- Problem -
Check each line for the string "bodies". Give only the count of lines that have it.

===== Data section =====

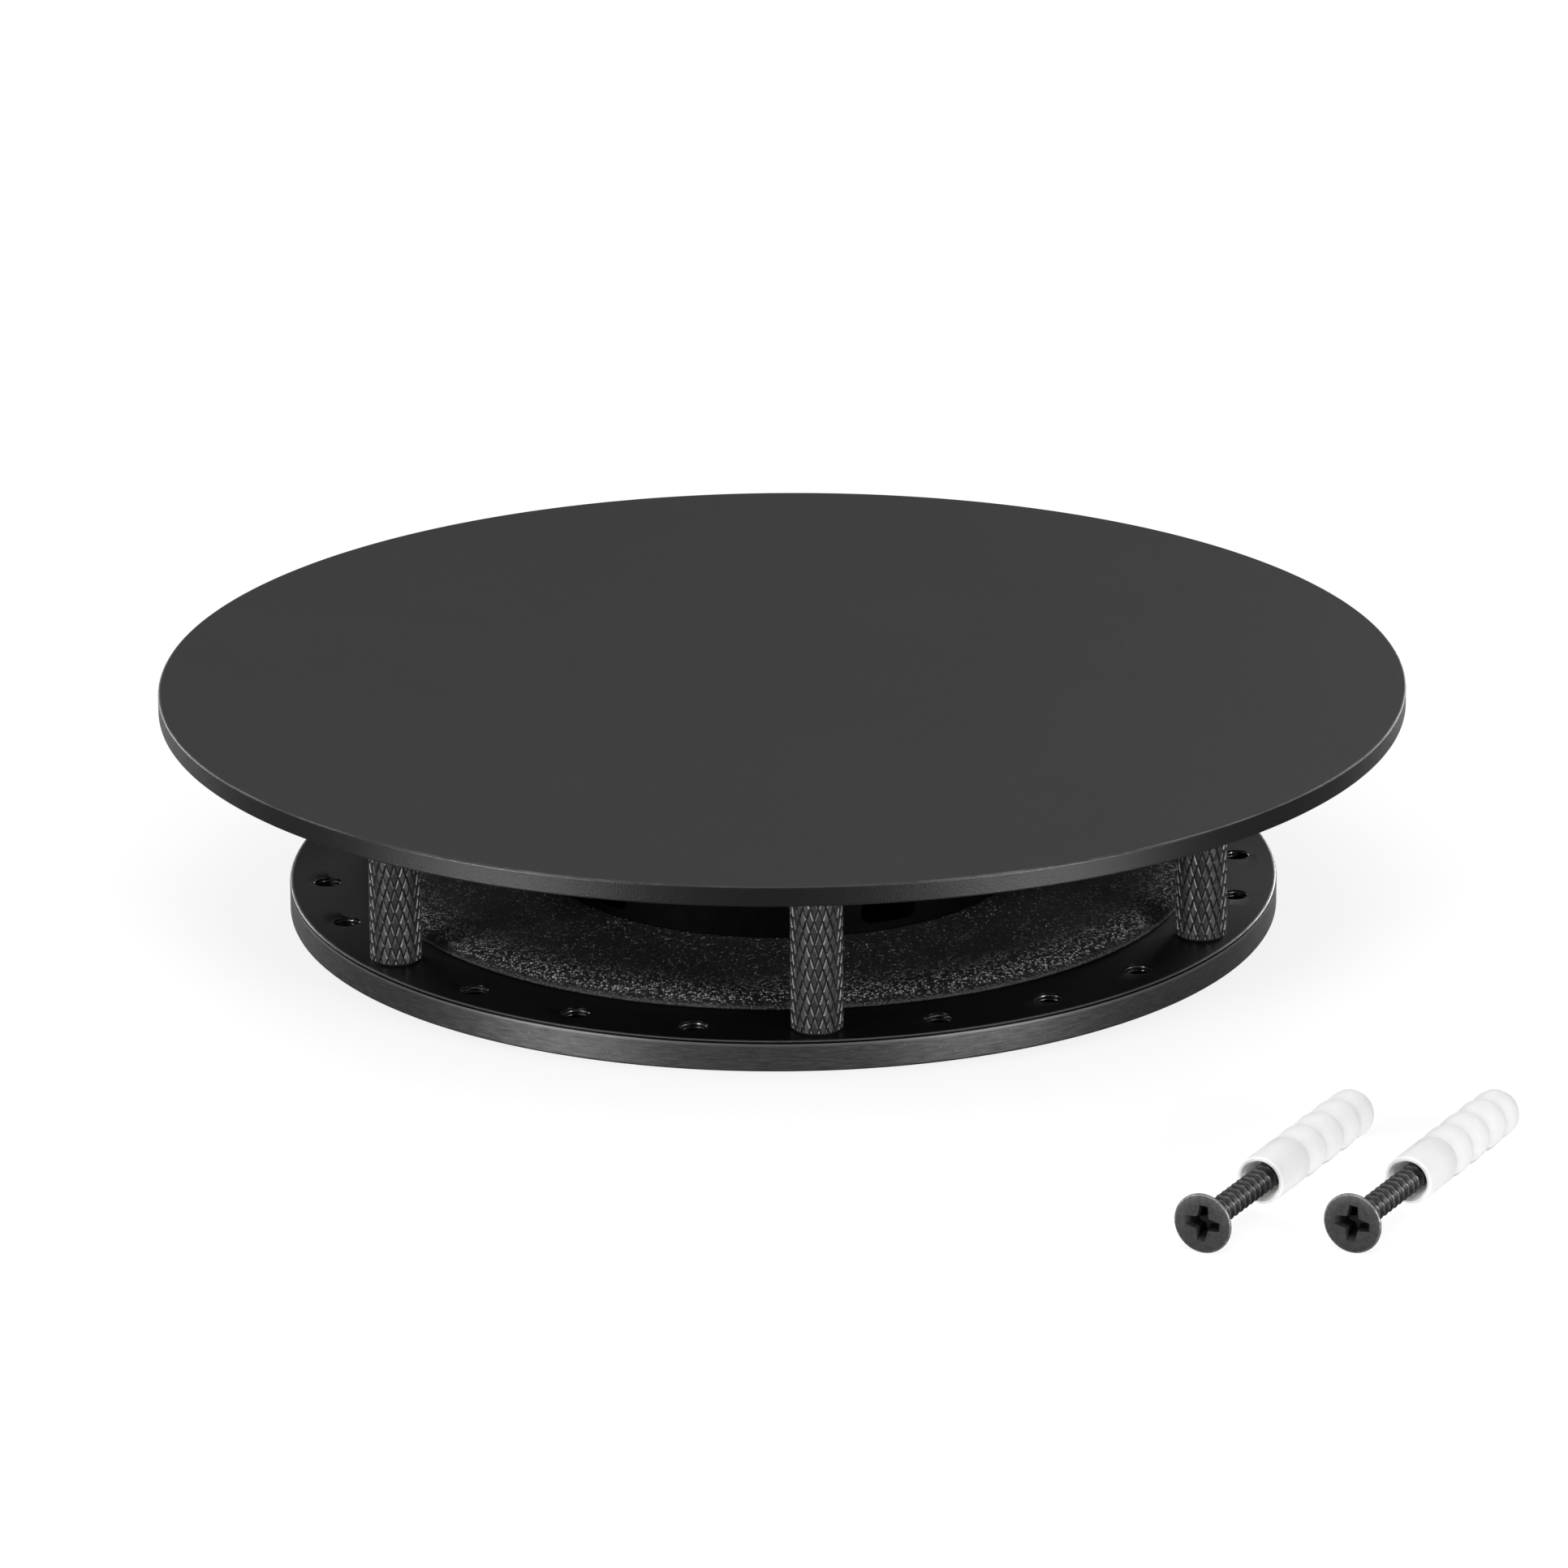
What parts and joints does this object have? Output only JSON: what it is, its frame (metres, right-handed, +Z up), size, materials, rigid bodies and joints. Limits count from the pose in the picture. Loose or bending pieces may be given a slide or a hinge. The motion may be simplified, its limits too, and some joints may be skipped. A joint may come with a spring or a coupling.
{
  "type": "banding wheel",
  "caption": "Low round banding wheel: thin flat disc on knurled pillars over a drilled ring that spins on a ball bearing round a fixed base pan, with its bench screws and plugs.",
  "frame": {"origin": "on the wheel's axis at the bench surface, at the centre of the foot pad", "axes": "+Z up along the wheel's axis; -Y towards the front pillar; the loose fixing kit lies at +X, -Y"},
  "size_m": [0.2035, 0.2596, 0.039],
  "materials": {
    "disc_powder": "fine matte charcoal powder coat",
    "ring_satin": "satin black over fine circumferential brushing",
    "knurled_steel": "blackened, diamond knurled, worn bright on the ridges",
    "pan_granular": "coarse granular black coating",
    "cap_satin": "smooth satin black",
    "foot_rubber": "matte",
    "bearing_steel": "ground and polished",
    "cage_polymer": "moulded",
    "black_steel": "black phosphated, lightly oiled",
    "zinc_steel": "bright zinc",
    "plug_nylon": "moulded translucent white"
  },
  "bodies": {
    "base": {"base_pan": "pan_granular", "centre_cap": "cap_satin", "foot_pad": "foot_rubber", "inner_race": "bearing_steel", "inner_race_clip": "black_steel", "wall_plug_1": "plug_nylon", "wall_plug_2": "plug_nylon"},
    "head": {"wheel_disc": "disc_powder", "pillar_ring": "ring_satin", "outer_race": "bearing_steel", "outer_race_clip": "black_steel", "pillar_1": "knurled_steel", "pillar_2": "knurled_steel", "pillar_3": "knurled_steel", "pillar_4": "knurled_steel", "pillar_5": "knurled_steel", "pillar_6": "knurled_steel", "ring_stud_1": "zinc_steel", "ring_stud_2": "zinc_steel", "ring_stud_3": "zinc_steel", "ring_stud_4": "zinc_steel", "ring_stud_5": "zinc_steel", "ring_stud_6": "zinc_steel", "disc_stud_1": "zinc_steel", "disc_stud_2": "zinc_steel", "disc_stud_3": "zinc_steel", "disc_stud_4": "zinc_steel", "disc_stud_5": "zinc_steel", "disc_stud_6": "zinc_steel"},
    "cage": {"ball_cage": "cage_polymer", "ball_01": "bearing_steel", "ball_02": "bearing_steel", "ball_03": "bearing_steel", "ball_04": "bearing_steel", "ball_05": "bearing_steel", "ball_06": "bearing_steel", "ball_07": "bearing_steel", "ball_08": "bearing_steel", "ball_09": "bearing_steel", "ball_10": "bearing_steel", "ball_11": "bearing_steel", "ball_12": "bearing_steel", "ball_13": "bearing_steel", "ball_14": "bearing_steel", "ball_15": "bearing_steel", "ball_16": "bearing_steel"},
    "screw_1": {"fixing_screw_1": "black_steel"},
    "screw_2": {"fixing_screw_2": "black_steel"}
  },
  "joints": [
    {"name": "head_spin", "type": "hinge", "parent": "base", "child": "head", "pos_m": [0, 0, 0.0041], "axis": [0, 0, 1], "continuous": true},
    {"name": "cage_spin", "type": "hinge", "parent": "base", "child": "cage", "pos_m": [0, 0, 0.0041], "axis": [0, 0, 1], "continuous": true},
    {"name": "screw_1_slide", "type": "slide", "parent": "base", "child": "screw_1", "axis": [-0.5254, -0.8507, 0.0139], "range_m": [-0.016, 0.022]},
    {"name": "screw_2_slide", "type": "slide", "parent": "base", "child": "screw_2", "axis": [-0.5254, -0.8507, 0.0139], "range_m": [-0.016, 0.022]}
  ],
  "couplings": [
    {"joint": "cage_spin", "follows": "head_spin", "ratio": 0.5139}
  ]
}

=====

- Response to the task -
2